Algumas moléculas geradas são conhecidas como “marcadores de envelhecimento” e participam ativamente da formação do perfil sensorial da cachaça envelhecida. Os principais marcadores de envelhecimento são:

 

  • ácido gálico,
  • furfural,
  • 5-hidroximetilfurfural,
  • vanilina,
  • ácido vanílico,
  • siringaldeído,
  • ácido siríngico,
  • coniferaldeído
  • sinapaldeído

ácido gálico é um dos compostos responsáveis pela formação das lágrimas da cachaça. Ao girar o copo, a forma e velocidade em que o líquido escorre pelo vidro podem determinar a qualidade da bebida. O furfural5-hidroximetilfurfural são compostos formados pela caramelização de açúcares presentes na madeira e oferecem aromas de caramelo e amêndoas quando presentes em baixas quantidades, e de torrado quando em alta concentração. Vanilina e ácido vanílico são responsáveis pelas notas aromáticas adocicadas e de baunilha. Siringaldeído, sinapaldeído e conideraldeído fornecem sensações de apimentado e aromas de especiarias.

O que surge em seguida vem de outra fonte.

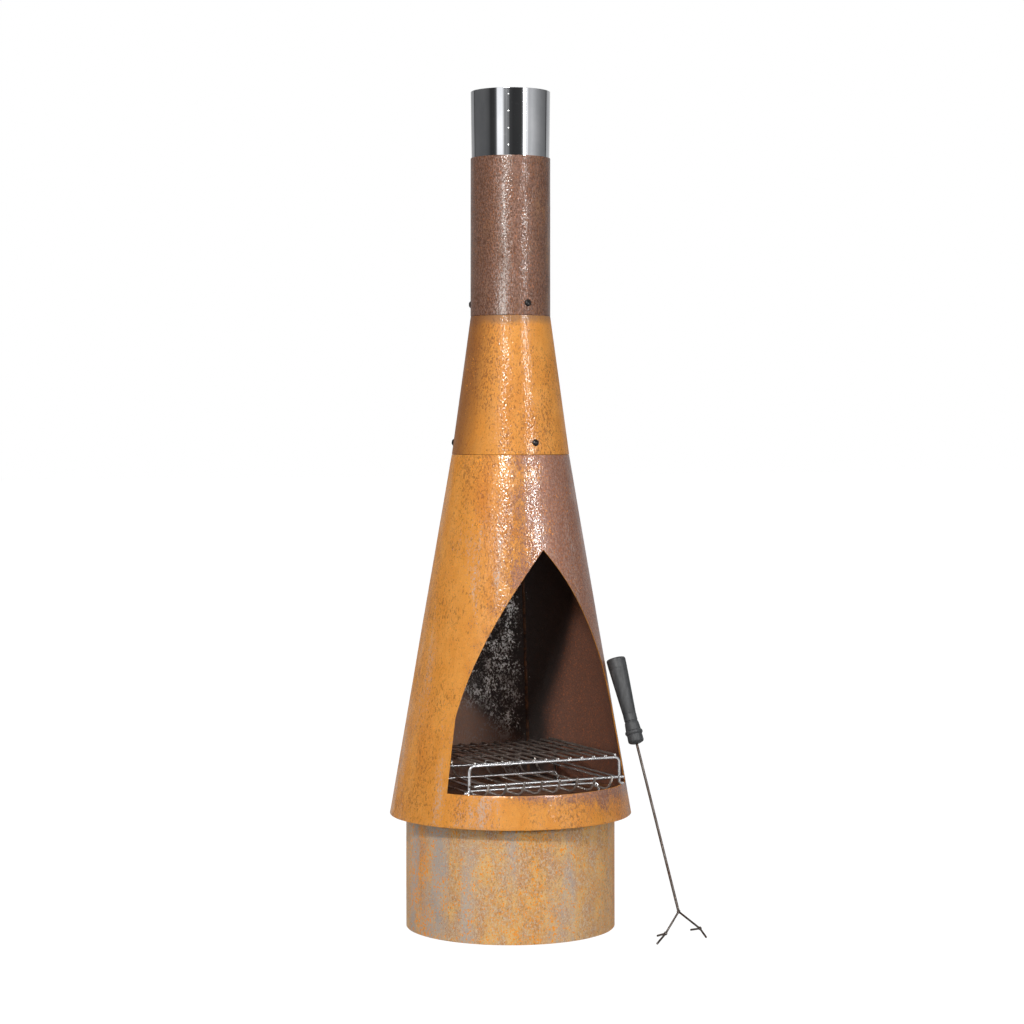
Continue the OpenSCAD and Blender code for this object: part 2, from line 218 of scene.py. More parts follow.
def sheet_ring(profile, longest, segments, wave):
    """A closed (r, z) outline turned round the axis; wave(degrees, z) pushes it out."""
    outline = dense(profile, longest)
    rows = []
    for k in range(len(outline) + 1):
        r, z = outline[k % len(outline)]
        row = []
        for j in range(segments):
            degrees = 360 * j / segments
            row.append(at(degrees, r + wave(degrees, z), z))
        rows.append(row)
    return rows


def tube_sheet(name, profile, segments, wave, materials, inner_r, body, node,
               edge=0.35 * MM, longest=12 * MM):
    """A turned sheet whose faces inside inner_r(z) take the second material."""
    shape = Shape()
    rows = sheet_ring(rounded(profile, edge), longest, segments, wave)
    for low, high in zip(rows, rows[1:]):
        middle = (low[0] + high[0]) / 2
        inside = math.hypot(middle.x, middle.y) < inner_r(middle.z)
        shape.grid([low, high], 1 if inside else 0)
    shape.piece(name, body, materials, [node])


def bent(points, radii):
    """A path of straight runs with an arc at each inner point."""
    points = [Vector(p) for p in points]
    path = [points[0]]
    for before, here, after, radius in zip(points, points[1:], points[2:], radii):
        middle, start, end, _ = corner(before, here, after, radius)
        turn = start.angle(end)
        steps = max(4, math.ceil(math.degrees(turn) / 9))
        for k in range(steps + 1):
            a = math.sin((1 - k / steps) * turn) / math.sin(turn)
            b = math.sin(k / steps * turn) / math.sin(turn)
            path.append(middle + start * a + end * b)
    path.append(points[-1])
    return path


def wire(shape, path, radius, sides, tip=0, chamfer=0.3):
    """A round wire along a path, with cut and slightly chamfered ends; tip is their material."""
    path = [Vector(p) for p in path]
    ways = [(b - a).normalized() for a, b in zip(path, path[1:])]
    tangents = [ways[0], *[(a + b).normalized() for a, b in zip(ways, ways[1:])], ways[-1]]
    side = ways[0].orthogonal().normalized()
    cut = radius * chamfer
    last = len(path) - 1
    stations = [(path[0], 1 - chamfer, 0), (path[0] + ways[0] * cut, 1, 0)]
    stations += [(p, 1, i + 1) for i, p in enumerate(path[1:-1])]
    stations += [(path[-1] - ways[-1] * cut, 1, last), (path[-1], 1 - chamfer, last)]
    rows = []
    for point, share, i in stations:
        side = (side - tangents[i] * side.dot(tangents[i])).normalized()
        up = tangents[i].cross(side)
        row = []
        for k in range(sides):
            angle = 2 * math.pi * k / sides
            row.append(point + (side * math.cos(angle) + up * math.sin(angle)) * radius * share)
        rows.append(row)
    shape.grid(rows)
    shape.caps(rows, tip)


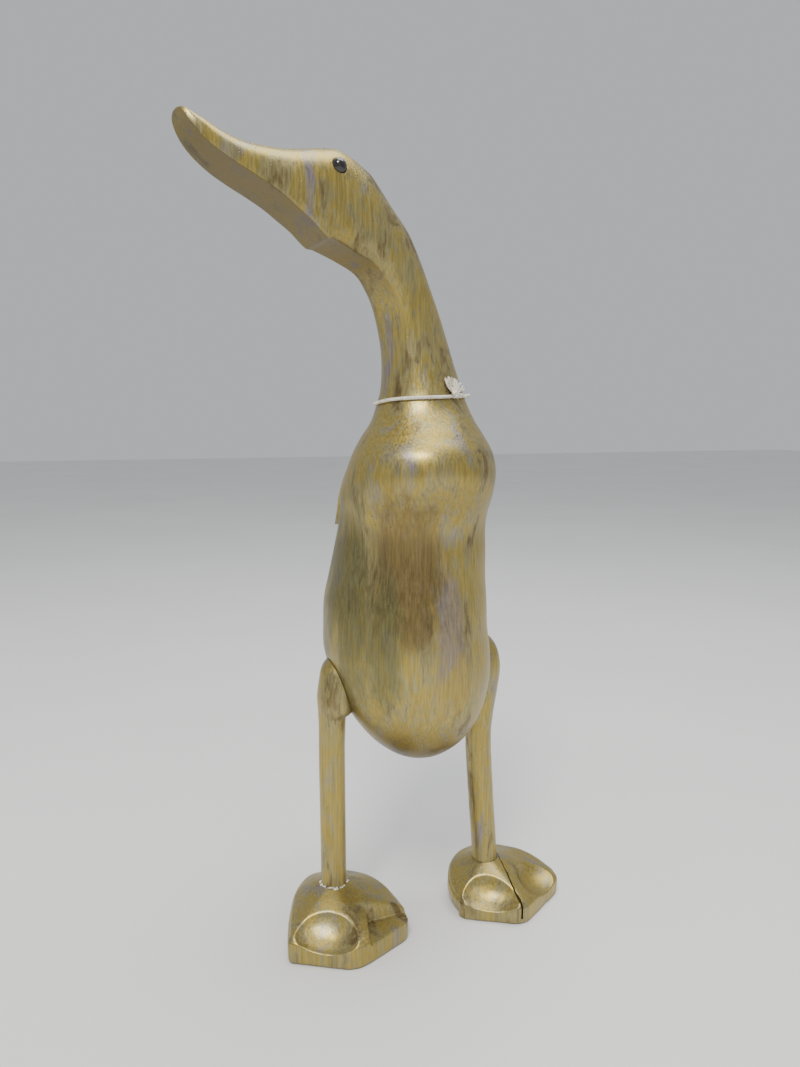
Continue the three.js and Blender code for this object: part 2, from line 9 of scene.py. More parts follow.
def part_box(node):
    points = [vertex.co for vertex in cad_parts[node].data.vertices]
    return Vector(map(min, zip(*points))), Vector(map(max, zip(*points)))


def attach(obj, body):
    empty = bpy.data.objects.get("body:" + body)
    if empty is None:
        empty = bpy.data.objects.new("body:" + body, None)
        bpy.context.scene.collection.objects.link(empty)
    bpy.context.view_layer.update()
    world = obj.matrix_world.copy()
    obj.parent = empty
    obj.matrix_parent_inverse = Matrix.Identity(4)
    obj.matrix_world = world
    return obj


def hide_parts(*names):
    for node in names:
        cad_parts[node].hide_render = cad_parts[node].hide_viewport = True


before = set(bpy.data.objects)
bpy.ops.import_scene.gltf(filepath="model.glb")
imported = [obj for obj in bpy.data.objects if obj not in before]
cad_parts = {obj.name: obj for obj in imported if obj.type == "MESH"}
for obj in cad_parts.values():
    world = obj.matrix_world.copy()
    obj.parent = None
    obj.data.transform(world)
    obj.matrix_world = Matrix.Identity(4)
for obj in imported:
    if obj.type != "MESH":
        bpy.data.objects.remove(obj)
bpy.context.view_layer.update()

MM = 0.001
DEG = math.pi / 180


# Camera at the photograph's viewing angle
def make_camera():
    data = bpy.data.cameras.new("camera")
    data.sensor_width = 36
    data.lens = 820 / 1067 * 36
    data.clip_start = 0.01
    camera = bpy.data.objects.new("camera", data)
    camera.location = (-0.1446, -0.4600, 0.3060)
    camera.rotation_euler = ((90 - 8.0) * DEG, 0, -18.8 * DEG)
    bpy.context.scene.collection.objects.link(camera)
    bpy.context.scene.camera = camera


make_camera()

# The duck's sizes in millimetres, from the middle between the ankles; it faces -Y
HEAD_TURN = 79 * DEG
NECK_ROOT = (2.5, -8)
CHORD = 0.55
TRUNK = [  # height, sideways shift, half width, reach to the front, reach to the back
    (107.0, 1.0, 0, 9, -9),
    (108.1, 1.0, 8.3, 17.5, -1),
    (111.5, 1.0, 16.9, 26, 9),
    (119, 1.0, 27.0, 35.5, 21),
    (127, 0.8, 34.0, 41.5, 31),
    (136, 0.5, 39.8, 46, 40.5),
    (146, 0, 44.0, 48.5, 48),
    (157, -0.6, 47.3, 50, 54),
    (171, -2.2, 49.2, 50.5, 58),
    (185, -3.0, 48.3, 50, 59.5),
    (200, -2.8, 47.6, 48.3, 58.5),
    (216, -1.8, 45.6, 46, 55),
    (231, -0.6, 44.2, 44.6, 50.5),
    (243, -0.2, 42.8, 44.6, 46),
    (252, 0, 42.6, 46.6, 42),
    (261, 0.2, 43.4, 50.6, 38.5),
    (270, 0.6, 43.1, 54.2, 35),
    (278, 1.1, 41.8, 55.5, 31.5),
    (287, 1.6, 39.3, 53.5, 28),
    (296, 2.2, 34.6, 46.5, 24),
    (304, 2.9, 29.5, 40, 20.5),
    (312, 3.0, 26.2, 34.5, 18.5),
]
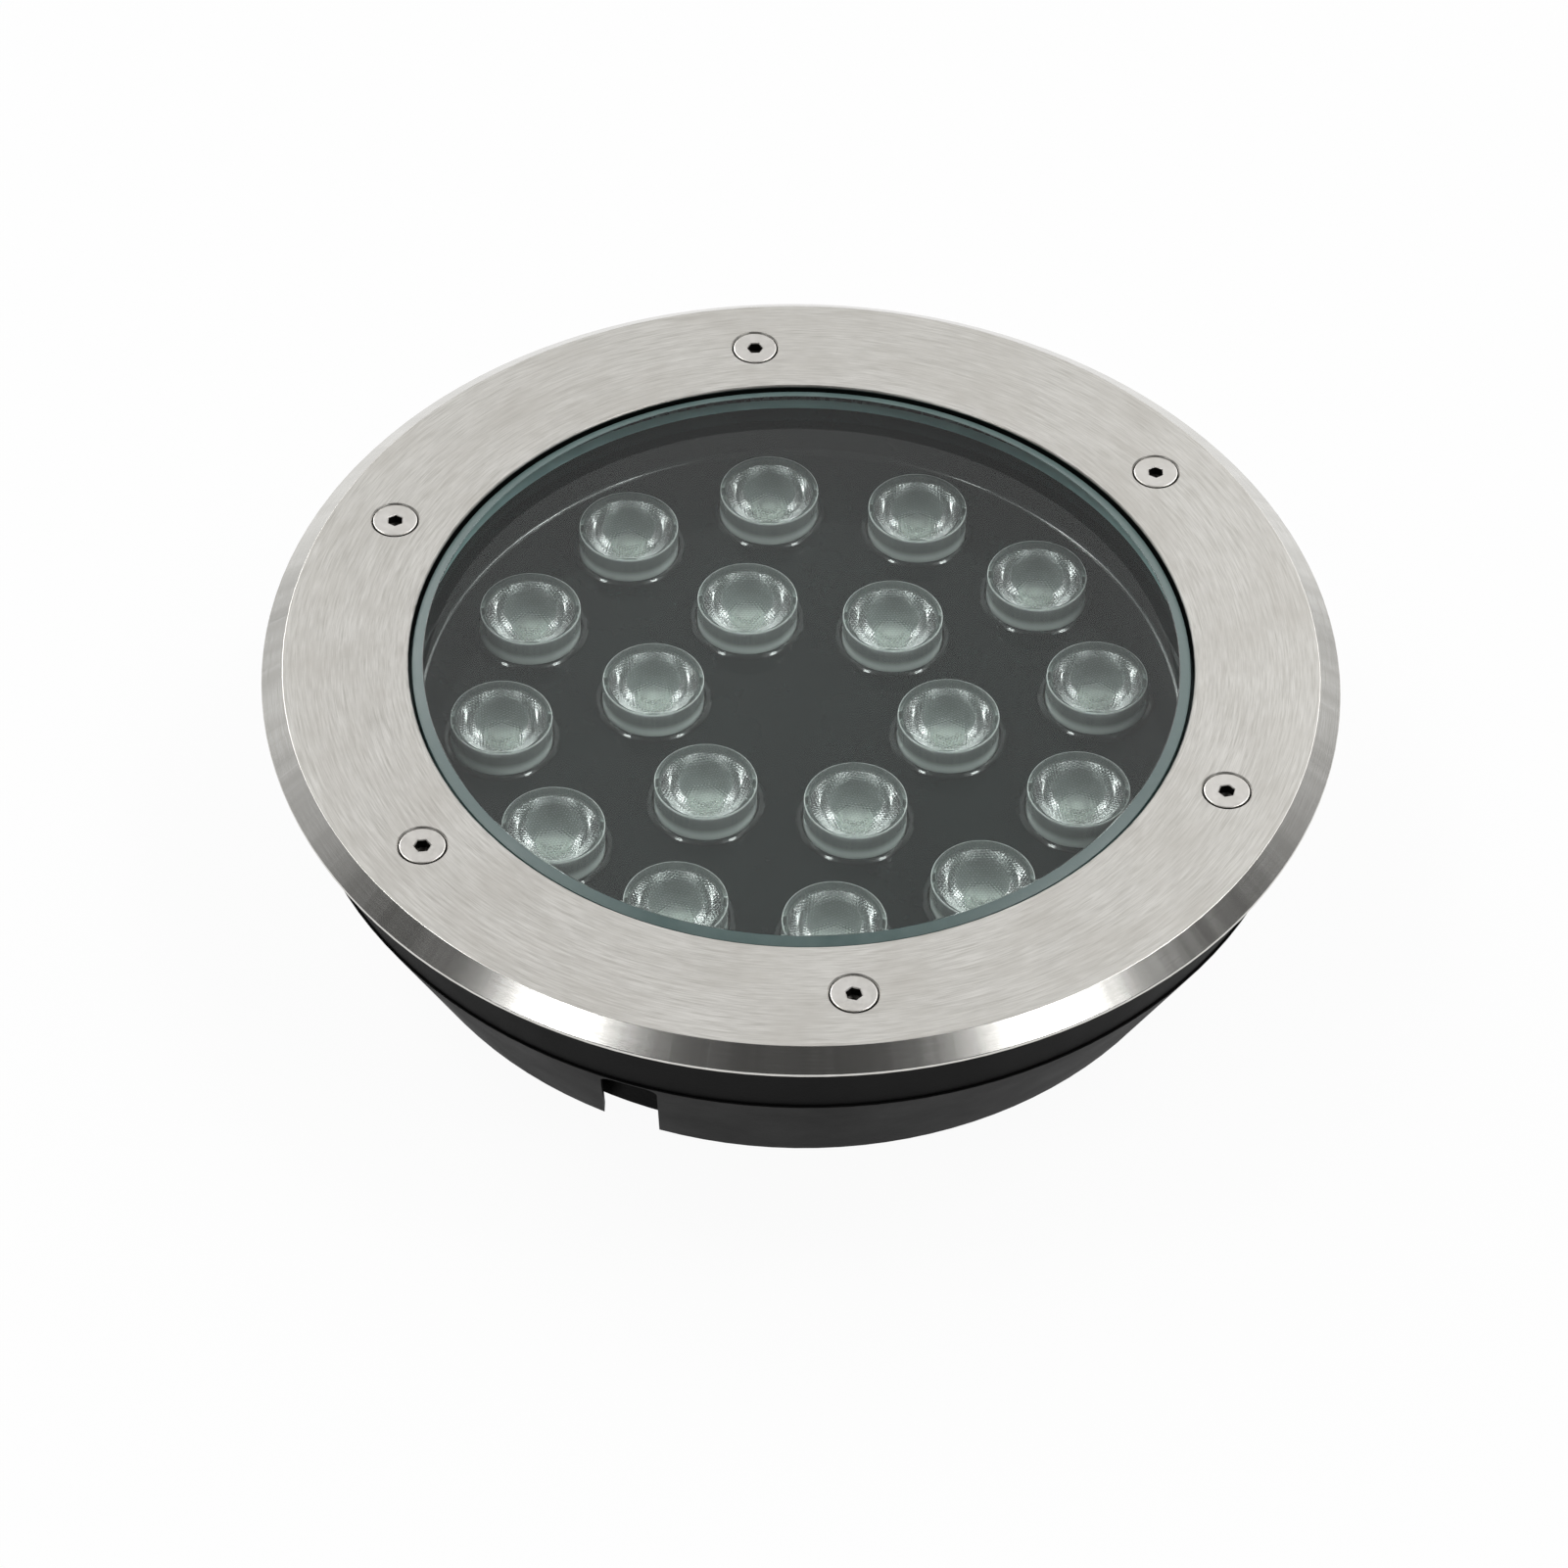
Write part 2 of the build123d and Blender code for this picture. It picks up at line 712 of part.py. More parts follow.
with BuildPart() as terminal_screws:
    with BuildSketch(Plane.XY.offset(terminal_screw_top)):
        with Locations(terminal_centre):
            with GridLocations(terminal_pitch, 1.0, terminal_ways, 1):
                Circle(terminal_screw_radius)
    extrude(amount=-terminal_screw_length)
    with BuildSketch(Plane.XY.offset(terminal_screw_top)):
        with Locations(terminal_centre):
            with GridLocations(terminal_pitch, 1.0, terminal_ways, 1):
                Rectangle(terminal_slot_width, 3 * terminal_screw_radius)
    extrude(amount=-terminal_slot_depth, mode=Mode.SUBTRACT)
terminal_screws.part.label = "terminal_screws"
export_step(terminal_screws.part, "parts/terminal_screws.step")

# ---------------------------------------------------------------- internal leads

driver_end_x = driver_centre[0] + driver_length / 2
terminal_face_y = terminal_centre[1] - terminal_width / 2

# Two leads from the terminal block to the driver
with BuildPart() as input_leads:
    for column_x, row_y in zip(input_lead_columns, input_lead_rows):
        with BuildLine() as route:
            FilletPolyline(
                (column_x, terminal_face_y, input_lead_height),
                (column_x, row_y, input_lead_height),
                (driver_end_x, row_y, input_lead_height),
                radius=input_lead_bend,
            )
        with BuildSketch(Plane(route.line @ 0, z_dir=route.line % 0)):
            Circle(lead_radius)
        sweep(path=route.line)
input_leads.part.label = "input_leads"
export_step(input_leads.part, "parts/input_leads.step")

# Two leads from the driver up through the heat plate to the board's connector
with BuildPart() as output_leads:
    for lead_y in (wire_hole[1] - lead_spacing / 2, wire_hole[1] + lead_spacing / 2):
        with BuildLine() as route:
            FilletPolyline(
                (driver_end_x, lead_y, output_lead_height),
                (wire_hole[0], lead_y, output_lead_height),
                (wire_hole[0], lead_y, board_top),
                radius=output_lead_bend,
            )
        with BuildSketch(Plane(route.line @ 0, z_dir=route.line % 0)):
            Circle(lead_radius)
        sweep(path=route.line)
output_leads.part.label = "output_leads"
export_step(output_leads.part, "parts/output_leads.step")

# ---------------------------------------------------------------- cable gland

hex_start = gland_washer_thickness
hex_end = hex_start + gland_hex_length
top_thread_end = hex_end + gland_top_thread_length
seal_start = hex_end + seal_seat
seal_end = seal_start + seal_length
nut_start = hex_end + nut_gap
nut_end = nut_start + nut_length

with BuildPart() as gland_body:
    with BuildSketch(gland_face.offset(-gland_wall)):
        Circle(gland_thread_radius)
    extrude(amount=gland_wall + hex_start)
    with BuildSketch(gland_face.offset(hex_start)):
        RegularPolygon(gland_flats_half, 6, major_radius=False)
    extrude(amount=gland_hex_length)
    with BuildSketch(gland_face.offset(hex_end)):
        Circle(gland_top_thread_radius)
    extrude(amount=gland_top_thread_length)
    with BuildSketch(gland_face.offset(-gland_wall)):
        Circle(gland_bore_radius)
    extrude(amount=gland_wall + top_thread_end, mode=Mode.SUBTRACT)
    with BuildSketch(gland_face.offset(seal_start)):
        Circle(seal_radius + thread_clearance)
    extrude(amount=top_thread_end - seal_start, mode=Mode.SUBTRACT)
gland_body.part.label = "gland_body"
export_step(gland_body.part, "parts/gland_body.step")

with BuildPart() as gland_washer:
    with BuildSketch(gland_face):
        Circle(gland_flats_half)
        Circle(gland_thread_radius + thread_clearance, mode=Mode.SUBTRACT)
    extrude(amount=gland_washer_thickness)
gland_washer.part.label = "gland_washer"
export_step(gland_washer.part, "parts/gland_washer.step")

with BuildPart() as gland_seal:
    with BuildSketch(gland_face.offset(seal_start)):
        Circle(seal_radius)
        Circle(seal_bore_radius, mode=Mode.SUBTRACT)
    extrude(amount=seal_length)
gland_seal.part.label = "gland_seal"
export_step(gland_seal.part, "parts/gland_seal.step")

with BuildPart() as gland_nut:
    with BuildSketch(gland_face.offset(nut_start)):
        RegularPolygon(gland_flats_half, 6, major_radius=False)
    extrude(amount=nut_length)
    chamfer(gland_nut.faces().sort_by(Axis.Y)[-1].edges(), nut_round)
    with BuildSketch(gland_face.offset(nut_start)):
        Circle(gland_top_thread_radius + thread_clearance)
    extrude(amount=top_thread_end - nut_start + thread_clearance, mode=Mode.SUBTRACT)
    with BuildSketch(gland_face.offset(nut_start)):
        Circle(seal_radius + thread_clearance)
    extrude(amount=seal_end - nut_start, mode=Mode.SUBTRACT)
    with BuildSketch(gland_face.offset(nut_start)):
        Circle(nut_exit_radius)
    extrude(amount=nut_length, mode=Mode.SUBTRACT)
gland_nut.part.label = "gland_nut"
export_step(gland_nut.part, "parts/gland_nut.step")
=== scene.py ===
import json
import math

import bmesh
import bpy
import numpy as np
from mathutils import Matrix, Vector


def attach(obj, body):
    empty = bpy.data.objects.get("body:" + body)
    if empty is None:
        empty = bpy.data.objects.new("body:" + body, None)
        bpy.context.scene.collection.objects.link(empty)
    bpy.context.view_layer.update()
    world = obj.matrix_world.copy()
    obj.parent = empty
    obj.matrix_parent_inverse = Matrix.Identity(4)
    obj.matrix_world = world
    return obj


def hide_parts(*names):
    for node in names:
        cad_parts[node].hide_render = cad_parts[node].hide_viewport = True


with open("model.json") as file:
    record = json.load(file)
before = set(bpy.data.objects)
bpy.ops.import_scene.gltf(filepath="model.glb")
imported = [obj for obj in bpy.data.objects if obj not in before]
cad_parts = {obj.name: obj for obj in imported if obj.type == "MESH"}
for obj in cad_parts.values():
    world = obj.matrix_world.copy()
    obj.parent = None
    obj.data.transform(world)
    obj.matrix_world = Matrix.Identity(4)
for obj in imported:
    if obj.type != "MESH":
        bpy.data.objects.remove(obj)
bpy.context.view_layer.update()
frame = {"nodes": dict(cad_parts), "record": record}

# Sizes are in metres and angles in degrees, in the CAD's frame: z = 0 is the ground
# under the sleeve, and the viewer stands at -Y.

# Face ring
RING_TOP = 0.054
RING_FACE_RADIUS = 0.1104
# painted shade: what lies this far under the ring's face, within this radius, is painted dull and
# dark
PAINTED_SHADE_DEPTHS = (0.0001, 0.0006)
PAINTED_SHADE_RADIUS = 0.1064

# Face screws
SCREW_CIRCLE = 0.0968
SCREW_PHASE = 97.0
SCREW_COUNT = 6
SCREW_SEED = 5
SCREW_TOP = 0.05395
SCREW_HEAD_RADIUS = 0.0048
SCREW_HEAD_EDGE = 0.0534
SCREW_CONE_BOTTOM = 0.0511
SCREW_SHANK_RADIUS = 0.0025
SCREW_BOTTOM = 0.03795
SCREW_ROUNDING = 0.00018
SCREW_SIDES = 48
SOCKET_FLATS = 0.0030
SOCKET_DEPTH = 0.0022

# Glass
GLASS_TOP = 0.0537
GLASS_BOTTOM = 0.0437
GLASS_FLANGE_TOP = 0.0490
GLASS_RADIUS = 0.0830
GLASS_FLANGE_RADIUS = 0.0885
GLASS_BEVEL_WIDTH = 0.0024
GLASS_BEVEL_DROP = 0.0008
GLASS_BORDER_RADIUS = 0.0822
GLASS_FLANGE_ROUND = 0.0003
GLASS_EDGE_ROUND = 0.0002
GLASS_TOP_ROUND = 0.0008

# Tray
TRAY_TOP = 0.0293
TRAY_WALL_RADIUS = 0.08265
TRAY_FILLET = 0.0013
TRAY_FILLET_STEPS = 8
LIP_INNER_RADIUS = 0.0115
LIP_OUTER_RADIUS = 0.0126
LIP_EDGE = 0.00020
LIP_SLOPE = 0.00040
LIP_HEIGHT = 0.00053
LIP_SIDES = 72

# Lenses
OUTER_LENS_CIRCLE = 0.0642
INNER_LENS_CIRCLE = 0.0320
OUTER_LENS_COUNT = 12
INNER_LENS_COUNT = 6
INNER_LENS_TURN = 15.0
LENS_RADIUS = 0.0109
LENS_TOP = 0.0356
LENS_SHOULDER = 0.0290
LENS_BOTTOM = 0.0254
LENS_EDGE_ROUND = 0.00022
LENS_DISH_RADIUS = 0.0096
LENS_DISH_DEPTH = 0.0008
LENS_DISH_TOP = 0.0351
LENS_DISH_CELLS = 132
LENS_RIM_RADIUS = 0.0099
LENS_RIM_HALF_WIDTH = 0.00006
LENS_RIM_DROP = 0.00012
LENS_SKIRT_RADIUS = 0.0099
LENS_GROOVE_TOP = 0.0338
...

As tanoarias geralmente designam as queimas por intensidades leve, média e forte, podendo ter variações entre elas. Em tanoarias estrangeiras são denominadas como “light toast” e “light long toast”, “médium toast” e “medium long toast”, “high toast” e “high long toast”, onde é especificado a temperatura e tempo de duração da queima. No entanto, não há padronização do processo, pois as queimas são realizadas de maneira artesanal ou semi-artesanal. Exemplos de níveis de queimas são:

 

  • leve: 5 a 10 minutos em 180/200ºC;
  • média: 10 a 15 minutos em 200/230ºC e
  • forte: 15 a 20 minutos em 230/250ºC.

Algumas tanoarias brasileiras já promovem os níveis de queima em barris de madeiras nacionais. Esta inovação pode ser uma fonte de novos sabores e aromas para a cachaça. Contudo, a qualidade da cachaça envelhecida em barris queimados deve ser minunciosamente acompanhada pelo mestre de adega.

 

Gráfico 1 – Concentrações dos marcadores de envelhecimento (em mg/L) em cachaças envelhecidas durante 2 anos em barris de carvalho francês de queima leve e forte.

 

O gráfico 1 mostra que as cachaças envelhecidas em barris de carvalho francês com queima leve e forte possuem perfis diferentes, como o aumento de alguns marcadores desejáveis para a queima mais forte.

 

Gráfico 2 – Concentrações de furfural (em mg/L) em cachaças envelhecidas por 1 e 2 anos em barris de carvalho francês de queima leve e forte.

 

O gráfico 2 mostra os níveis de furfural em cachaças envelhecidas por 1 e 2 anos em barris de carvalho, onde a intensidade forte forneceu concentrações de furfural acima do permitido pela legislação, assumindo um risco para o consumidor e uma perda de qualidade.